The Rise of the Intuition Technologist
Here’s the truth nobody wants to say:
The artists who will thrive in this new era won’t be the ones who cling to traditional skills like life rafts.
They’ll be the ones who translate their internal chaos into new tools, new methods, and new styles.
Your job isn’t to paint like you used to.
Your job is to discover how the same emotions—grief, lust, obsession, joy—can be extracted through machines.
Not to replace the muse.
But to amplify her.
But What About Authenticity?
Yes—handmade art will become fetishized.
It’ll be the new “analog luxury.”
Collectors will brag that a painting was made without any AI intervention. It’ll be a flex.
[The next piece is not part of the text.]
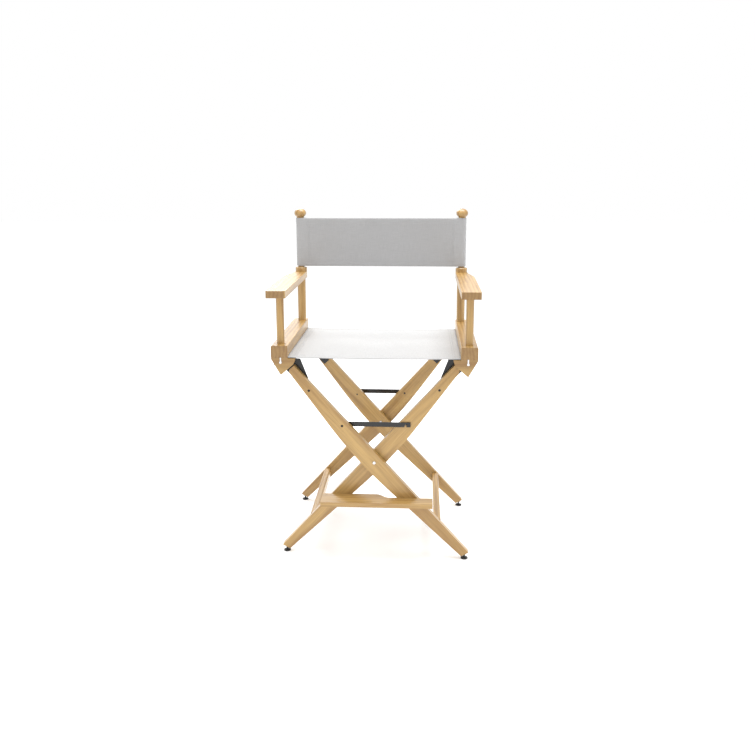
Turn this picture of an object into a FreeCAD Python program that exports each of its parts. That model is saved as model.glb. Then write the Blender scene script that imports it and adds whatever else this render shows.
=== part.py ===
"""Counter-height director chair: two X frames that fold, two arm frames, a canvas seat and a canvas back.

Millimetres, +Z up, the sitter faces -Y.
The origin is on the floor, under the middle of the overall width and depth.
Frame A runs from the top left to the bottom right.
It lies in front of frame B, both at the front and at the rear.
"""

import math
import os

import FreeCAD
import Part

os.makedirs("parts", exist_ok=True)

V = FreeCAD.Vector

# ---- overall sizes ----
rail_inner = 242.5          # centre plane to the inner face of a seat rail
rail_width = 47.5
rail_height = 36.0
rail_bottom = 596.0         # height of a seat rail's underside
rail_length = 408.0         # front to back
rail_round = 4.0            # outer long edges of a rail
rail_inner_round = 1.5      # its inner top edge
arm_top = 793.0
arm_thick = 20.0
back_low = 812.0            # lower edge of the back canvas
back_high = 964.5

# ---- legs ----
leg_thick = 18.0
leg_gap = 4.0               # between the two crossed legs of an X
leg_front_set = 2.0         # rail end to the outer face of the outer leg
pivot_z = 291.0             # centre bolt of each X
leg_top_x = 226.3           # upper edge of a leg at its top end
leg_top_z = 574.4
leg_foot_x = 274.0          # upper edge of a leg at its foot
leg_foot_z = 21.0
leg_top_wide = 22.5
leg_belly_run = 320.0       # the underside swells to a rounded belly, at this distance down the leg
leg_belly_wide = 56.4
leg_belly_r = 1350.0
leg_foot_wide = 24.0
leg_foot_bevel = 6.2        # the foot end is cut back by this on the underside
leg_top_r = 9.0
leg_corner_r = 1.5
hinge_x = 262.7             # hinge bolt between a leg and its rail
hinge_drop = 11.4           # hinge bolt below the rail

# ---- steel hardware ----
plate_thick = 3.0
strap_half = 10.0
strap_bolt_run = 81.5       # top end of the leg to the bolt that fixes the plate to it
strap_bolt_drop = 17.4
strap_end = 10.4            # plate past that bolt
wing_top_x = 210.0          # corners of the plate's wing
wing_top_drop = 5.5
wing_low_x = 189.0
wing_low_drop = 60.0
bolt_r = 3.0
bolt_head_r = 5.0
bolt_head_h = 2.6
head_dome = 0.7             # share of a bolt head's height that its dome takes
sunk_head_r = 3.6
sunk_head_h = 1.8
sunk_head_set = 0.3         # a sunk head lies this far under the wood's face
socket_deep = 0.6           # socket in a sunk head, as a share of its height
socket_wide = 0.45          # and of its radius
chrome_head_r = 4.2
nut_r = 5.2
nut_h = 3.0
centre_head_r = 4.8
washer_r = 9.0
running_clear = 0.06        # radial, a pin that turns in a hole
fixed_clear = 0.1           # radial, a bolt that does not turn
face_clear = 0.4            # between faces that slide past each other
clip_wide = 4.0             # bright clip from the hinge bolt up to the rail
clip_thick = 0.8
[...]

But authenticity is a moving target.
Today, it’s canvas.
Tomorrow, it’s intention.
Did you make something only you could have made—machine-assisted or not?
That’s what will matter.
So What Now?
We’re entering a strange and beautiful era.
The entry barrier to “good” art is lower than ever.
By the law of large numbers, this means some of the most extraordinary art in history will be born right now.
In basements. On borrowed laptops. With models trained on dead artists and live pain.
And YOU?
You get to decide what kind of artist you’ll be in this era.
Curator? Alchemist? Collaborator?
Or will you cling to an old ritual that no longer exists?
Final Thought
Creativity isn’t dying.
It’s mutating.
And maybe, just maybe, that’s exactly what art has always done.